WWE Immortals Review: Genius, With A Few Glitches

The Good

Fantastic merging of WWE personalities with Mortal Kombat-style excess.

Pleasantly thoughtful strategy involved in team-building.

Multiple ways to acquire more characters.

The Bad

Some pretty serious bugs in the game at launch.

Stamina system is a drag.

Hardcore fighting game fans will find the fighting simplistic.

It’s a little surprising to see some people remarking that WWE Immortals is a strange beast. Au contraire, it’s actually an ingenious idea. The Superstars and Divas of the WWE are already marketed as larger than life personalities. Creating alternate reality versions of them playing off their nicknames and traits and putting them into a mobile fighting game is perfectly logical, really.

That’s even truer since NetherRealm and Warner Bros. Interactive (with help from Phosphor Game Studios) are working within well within their comfort zone here. It really is like Mortal Kombat with WWE wrestlers, minus the blood and gore. In terms of gameplay, it’s closer to the mobile version of Injustice: Gods Among Us, with almost identical controls.


Even if you never gave that game a try, it shouldn’t take long to grasp the basics. WWE Immortals is 3-on-3 combat using taps and swipes to attack and two-finger taps and holds to block. The other characters on your team can be tagged in at any time, within reason, and a fight only ends when all three members of one team are down for the count.

And while this isn’t exactly catch-as-catch-can grappling, the familiar signature moves of the wrestlers come through in the specials you can pull off once your Adrenaline bar fills to a certain amount. The Finishers are even better; not quite as grandiose as the ones from Injustice (remember, those were being performed by super heroes) but just as creative and over-the-top.

WWE fans will eat this up, without question. It’s not hard not to crack a smile seeing Daniel Bryan as an actual goat-man, or discovering that Triple H’s special trait is called “Best for Business.” There are multiple versions of some characters, who range from Bronze to Gold rarity.
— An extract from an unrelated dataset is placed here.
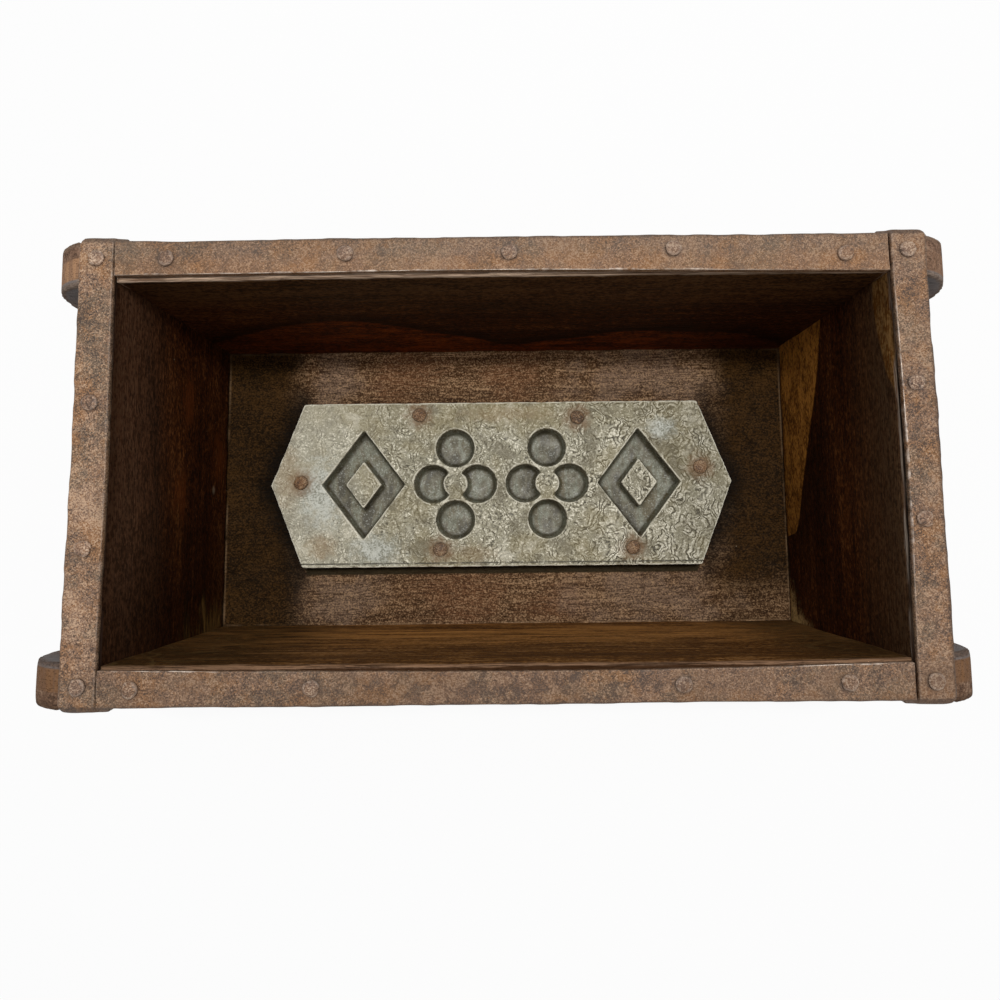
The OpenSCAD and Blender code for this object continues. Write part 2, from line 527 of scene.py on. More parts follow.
class Graph:
    """Writes the nodes of one material or node group."""

    def __init__(self, tree: Tree) -> None:
        """Starts on a node tree.

        Args:
            tree: The node tree to fill.
        """
        self.tree = tree

    @classmethod
    def start(cls, owner: Material | bpy.types.World) -> Graph:
        """Starts on a material or the world, without Blender's own nodes."""
        owner.use_nodes = True
        owner.node_tree.nodes.clear()
        return cls(owner.node_tree)

    def fill(self, node: bpy.types.Node, values: Values) -> bpy.types.Node:
        """Fills or links a node's inputs.

        Args:
            node: The node.
            values: Inputs by name or number, each a value or another node's output.

        Returns:
            The node.
        """
        for key, value in values.items():
            socket = node.inputs[key]
            if isinstance(value, Socket):
                self.tree.links.new(value, socket)
            elif socket.type == "RGBA":
                socket.default_value = (*value, 1)
            else:
                socket.default_value = value
        return node

    def add(self, kind: str, values: Values | None = None, **settings: object) -> bpy.types.Node:
        """Adds a node, sets its options, and fills or links its inputs.

        Args:
            kind: Type of node, without its ShaderNode prefix.
            values: Inputs by name or number, each a value or another node's output.
            settings: The node's own options.

        Returns:
            The node.
        """
        node = self.tree.nodes.new("ShaderNode" + kind)
        for key, value in settings.items():
            setattr(node, key, value)
        return self.fill(node, values or {})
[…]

New wrestlers can be won through gameplay, purchased in packs with the in-game currency or just bought outright once you save up enough Immortal credits. All of them start with just one signature move, with others unlocked as you level them up and either find the right card or pay the credits.


The simplicity of the fighting system still has room for some interesting strategy, as teaming characters with their allies or rivals grants them different bonuses. There are also plenty of things to keep you busy, though the Stamina system can be a bit onerous since you use it for every game mode. The Online Match mode doesn’t offer true multiplayer, but it does allow you to test your skills against other human-assembled teams, and there are some solid rewards for participating in the ongoing tournaments.

The only thing WWE Immortals is really lacking is more combatants. There are 25 different characters at launch, but again, some of them are different versions of the same wrestlers. You have to figure more past greats like Stone Cold Steve Austin and current main eventers like Seth Rollins are coming, but we wrestling fans can be an impatient lot.


Actually, there is one more thing, and it’s a fairly large annoyance. During some battles, the game will simply lose its collision detection altogether, and you’ll end up slamming someone halfway across the screen without touching them (like Darth Vader’s Force choke as a wrestling move). That’s kind of funny. What isn’t a laughing matter is having invisible opponents attack you, sometimes after they were supposed to be tagged out. It’s not a game-breaking bug, but is it a game-affecting one? Absolutely, and kind of a surprising one considering the companies that put the game together.

Those will get ironed out in updates, no doubt, but I can only review what’s out now. WWE Immortals is almost certain to be a big hit, building on its “obvious once you hear it” theme, it just needs its execution to catch up with its high concept.